Jokowi also made a habit of making local visits to talk to residents (a practice called 'mider projo'), as well as encouraging community participation in the city's planning process. This approach resonated with a local cultural idiom of 'nguwongke uwong' (treating a person as a person) and helped Jokowi cement the 'man of the people' image that has been one of his great electoral assets.
Turning to the economic ramifications of Indonesia's election, Stephen Grenville examined the economic policies of the two front runners:
Will Jokowi, if elected, turn the clock back and reinstate the failed policies of the 1950s? He comes from a practical business background and has shown himself to be an adept administrator. His vice presidential running mate, Jusuf Kalla, is deeply experienced in both business and politics. The bureaucracy, too, will exert some inertia to prevent policy slipping the wrong way too quickly.
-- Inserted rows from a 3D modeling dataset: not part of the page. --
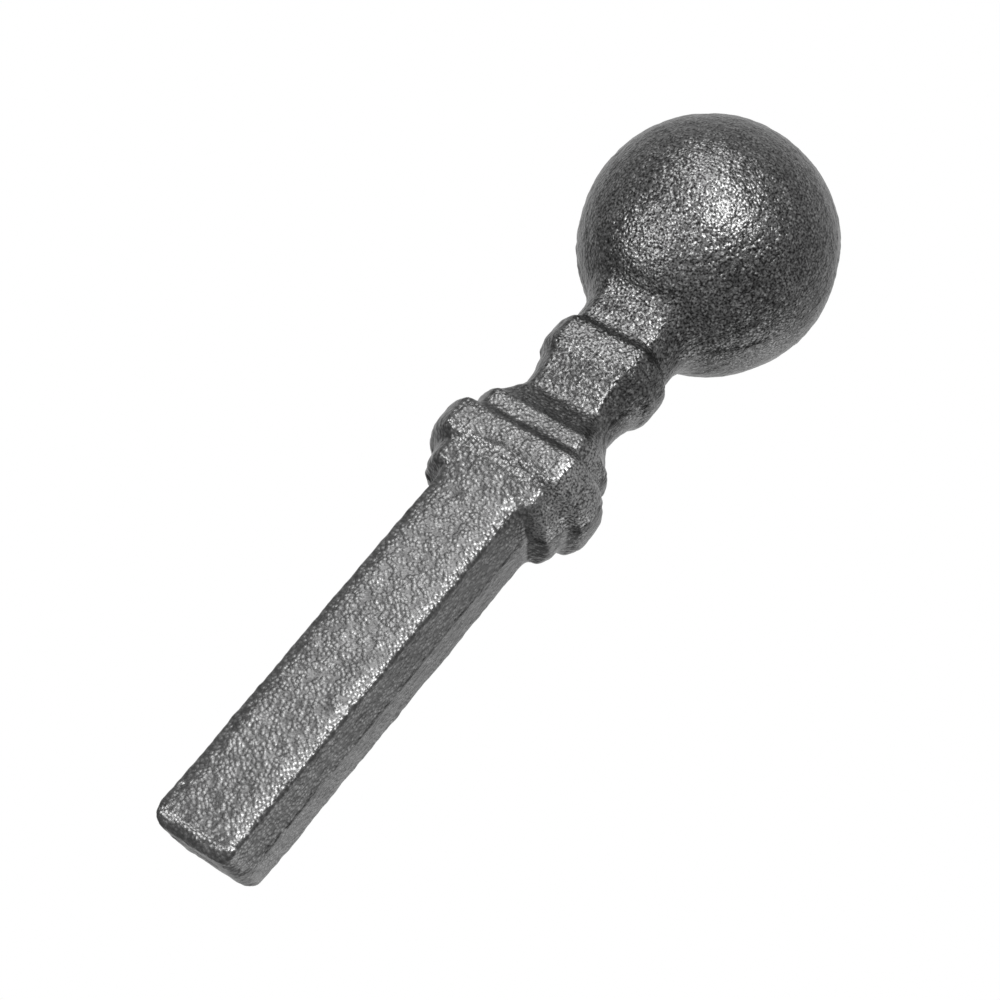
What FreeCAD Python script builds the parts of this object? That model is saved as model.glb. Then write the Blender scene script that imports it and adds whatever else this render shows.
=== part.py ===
import FreeCAD, Part
import math
import os
import Sketcher

# Ball finial for a railing post, cast in iron in a two-part mould.
# The origin is on the axis at the seat, under the lower bead, where the square shank
# leaves the post. The shank hangs below it, and Z runs up the axis to the ball.
# The mould joint is the plane Y = 0, so the side faces draw inwards away from it.
# The mouldings above it are turned, with a flat land at their front and their back,
# and so is the neck, while the ball is plain.

NODE = "finial_casting"

# Driving dimensions, in millimetres and degrees
SIZES = {
    "ball_diameter": 50.0,
    "neck_length": 5.7,
    "neck_diameter": 21.4,
    "neck_depth": 16.4,
    "neck_flare": 8.2,
    "upper_bead_diameter": 24.8,
    "upper_bead_depth": 19.6,
    "upper_bead_height": 7.9,
    "upper_bead_round": 2.3,
    "vase_diameter": 24.4,
    "vase_depth": 19.2,
    "vase_height": 8.4,
    "waist_diameter": 19.4,
    "waist_depth": 12.8,
    "splay_height": 5.8,
    "ring_diameter": 29.0,
    "ring_depth": 21.4,
    "ring_height": 5.0,
    "ring_round": 1.5,
    "collar_diameter": 35.4,
    "collar_depth": 25.6,
    "collar_height": 8.3,
    "collar_round": 2.7,
    "lower_bead_diameter": 29.0,
    "lower_bead_depth": 20.6,
    "lower_bead_height": 5.7,
    "lower_bead_round": 2.2,
    "roll_radius": 8.0,
    "roll_width": 3.4,
    "shank_length": 84.6,
    "shank_end_slant": 4.8,
    "shank_width": 18.6,
    "shank_depth": 19.5,
    "end_round": 3.2,
    "draft_angle": 5.5,
    "bedding": 0.5,
}


def size(name):
    """Expression that reads one driving dimension from the sheet."""
    return "Sizes." + name


# Heights of the mouldings above the seat, each stacked on the one below
LEVELS = {"lower_bead": "0"}
LEVELS["collar"] = LEVELS["lower_bead"] + " + " + size("lower_bead_height")
LEVELS["ring"] = LEVELS["collar"] + " + " + size("collar_height")
LEVELS["splay"] = LEVELS["ring"] + " + " + size("ring_height")
LEVELS["waist"] = LEVELS["splay"] + " + " + size("splay_height")
LEVELS["upper_bead"] = LEVELS["waist"] + " + " + size("vase_height")
LEVELS["neck"] = LEVELS["upper_bead"] + " + " + size("upper_bead_height")
LEVELS["ball"] = LEVELS["neck"] + " + " + size("neck_length") + " + " + size("ball_diameter") + " / 2"


def make_sheet(doc):
    """Sheet of driving dimensions, one named cell for each."""
    sheet = doc.addObject("Spreadsheet::Sheet", "Sizes")
    for row, (name, value) in enumerate(SIZES.items(), start=1):
        sheet.set("A%d" % row, name)
        sheet.set("B%d" % row, str(value))
        sheet.setAlias("B%d" % row, name)
    doc.recompute()
    return sheet


def new_sketch(body, name, role, offset=None):
    """Sketch on one of the body's own origin planes, lifted along its normal."""
    plane = next(f for f in body.Origin.OriginFeatures if f.Role == role)
    sketch = body.newObject("Sketcher::SketchObject", name)
    sketch.AttachmentSupport = [(plane, "")]
    sketch.MapMode = "FlatFace"
    if offset:
        sketch.setExpression("AttachmentOffset.Base.z", offset)
    return sketch


def fix(sketch, *terms):
    """Geometric rule between edges of the sketch."""
    return sketch.addConstraint(Sketcher.Constraint(*terms))


def drive(sketch, name, expression, *terms):
    """Dimension of the sketch, given a name and driven from the sheet."""
    sketch.renameConstraint(fix(sketch, *terms), name)
    sketch.setExpression("Constraints." + name, expression)


def arc(centre, radius, start, end):
    """Anticlockwise arc between two angles, in radians."""
    circle = Part.Circle(FreeCAD.Vector(centre[0], centre[1], 0), FreeCAD.Vector(0, 0, 1), radius)
    return Part.ArcOfCircle(circle, start, end)


def line(start, end):
    """Straight edge between two points of the sketch plane."""
    return Part.LineSegment(FreeCAD.Vector(start[0], start[1], 0), FreeCAD.Vector(end[0], end[1], 0))


# Point and edge references of a sketch
START = 1
END = 2
CENTRE = 3
ORIGIN = -1
X_AXIS = -1

# Two positions nearer than this, in millimetres, count as the same one
TOUCHING = 0.001


def chain_tangent(sketch, chain):
    """Join each edge of the chain smoothly to the next one."""
    for edge, following in zip(chain, chain[1:]):
        fix(sketch, "Tangent", edge, END, following, START)


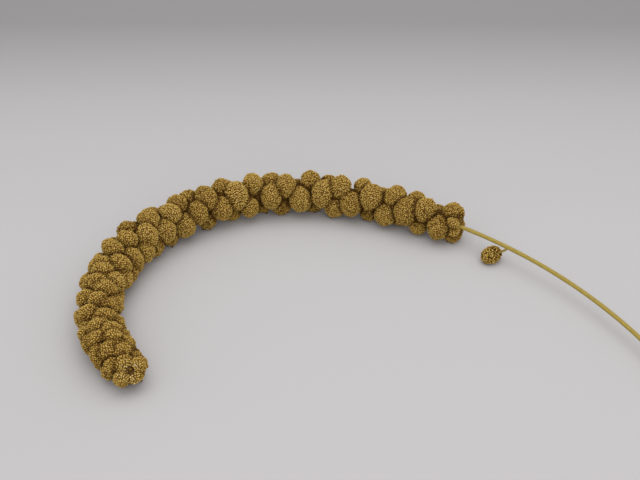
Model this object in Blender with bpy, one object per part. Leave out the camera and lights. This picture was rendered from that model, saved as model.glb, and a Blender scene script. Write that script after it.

In the meantime, Jokowi may learn a key lesson of politics: good economics sometimes requires pre-election promises to be broken or at least re-interpreted. Perhaps Australia should offer some bipartisan technical assistance on how it's done.
Finally, last week the Lowy Institute's Aaron Connelly broke the news that, despite all the hype over the last 10 or 11 months, Jokowi may not actually be the favourite in the upcoming presidential contest:
If the race is as close as it appears, that would favour Prabowo. Local party officials who have kept a foot in both camps as the race tightened are now likely to board the Prabowo bandwagon as it picks up momentum. Moreover, businessmen are now likely to place new bets on Prabowo's already well funded campaign. As The Economist notedlast week, those close to the Jokowi campaign say that a sense of panic has set in among his campaign staff.
Prabowo Subianto must now be considered the favourite to win the 9 July presidential election, a result that was unthinkable just a month ago.